Hoy la Navidad es industria, especulación, apariencia; todo cuanto promueva el consumo, el egoísmo, las diferencias sociales. Así, ya el prójimo va dejando de ser prójimo para convertirse en el cliente, el ajeno consumidor. Alguien a quien no se mide por la diáfana mirada y la bondad del pecho, sino por la calidad de sus joyas y la abundancia del bolsillo.

Del arbolito ya no solo cuelgan luminarias simulando la noche estrellada y el lucero guía de Belén, ahora sobre todo cuelgan bellas cajitas de regalos, con sus lazos y sus envolturas brillantes. Hasta en el diseño de los regalos predomina el estereotipo: envoltura roja, cinta amarilla, lazo esmerado. Es la creatividad como cliché.

Unos regalos que simbólicamente llegarían en el trineo de Santa ―ese gordito simpático cuyo boceto moderno fue ocurrencia comercial de la Coca Cola— pero, en realidad, no se trata de sorpresas sin costo alguno, y llegadas desde el polo norte, habrá que adquirirlos a cuenta de la deuda o el arduo agujero del presupuesto familiar. 

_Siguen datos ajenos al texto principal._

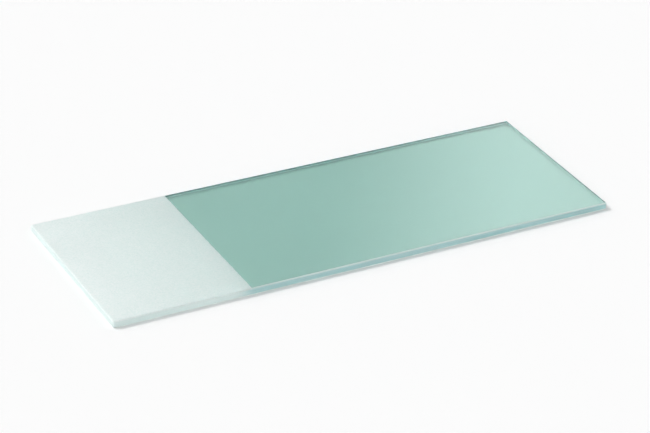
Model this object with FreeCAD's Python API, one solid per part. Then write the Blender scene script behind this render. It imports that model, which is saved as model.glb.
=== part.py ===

El capitalismo ya no celebra el nacimiento de Jesús, en Navidad se celebra a sí mismo. Es la sacralización del comercio y la rentabilidad; es la cultura del tener sobre la del ser.   

Jesús, que convivía entre los pobres, y dijo que primero pasaría un camello por el hueco de una aguja antes que un rico al Reino de los Cielos, ahora vería cómo en su nacimiento sobre todo festejan los ricos, con sus regalos costosos y sus celebraciones elaboradas, mientras los pobres son excluidos de la “nueva tradición”.

“El capitalismo ya no celebra el nacimiento de Jesús, en Navidad se celebra a sí mismo”.

Ahora los megaconsorcios cumplen el papel de la Iglesia. Ya el paraíso no es ese mítico Jardín del Edén, para alcanzarlo hay que consumir en los grandes centros comerciales. 

En Cuba no tenemos Amazon, Walmart ni Target para el detalle de qué es navideño y qué no. Tampoco tenemos Omnicom, Interpublic ni Ogilvy que nos definan ritos y liturgias. Sin embargo, la logística necesaria nos llega en mulas, y los “credos” vía redes sociales.

Al paso que vamos, la tradicional yuca con mojo pronto la estaremos condimentando con salsa de arándanos. Así las cosas, todavía muchos cristianos siguen rezando por la venida de Cristo; pero supongo que tales oraciones no gusten a los mercaderes del Templo. Quizá esto explique por qué en Navidad no solemos regalar látigos.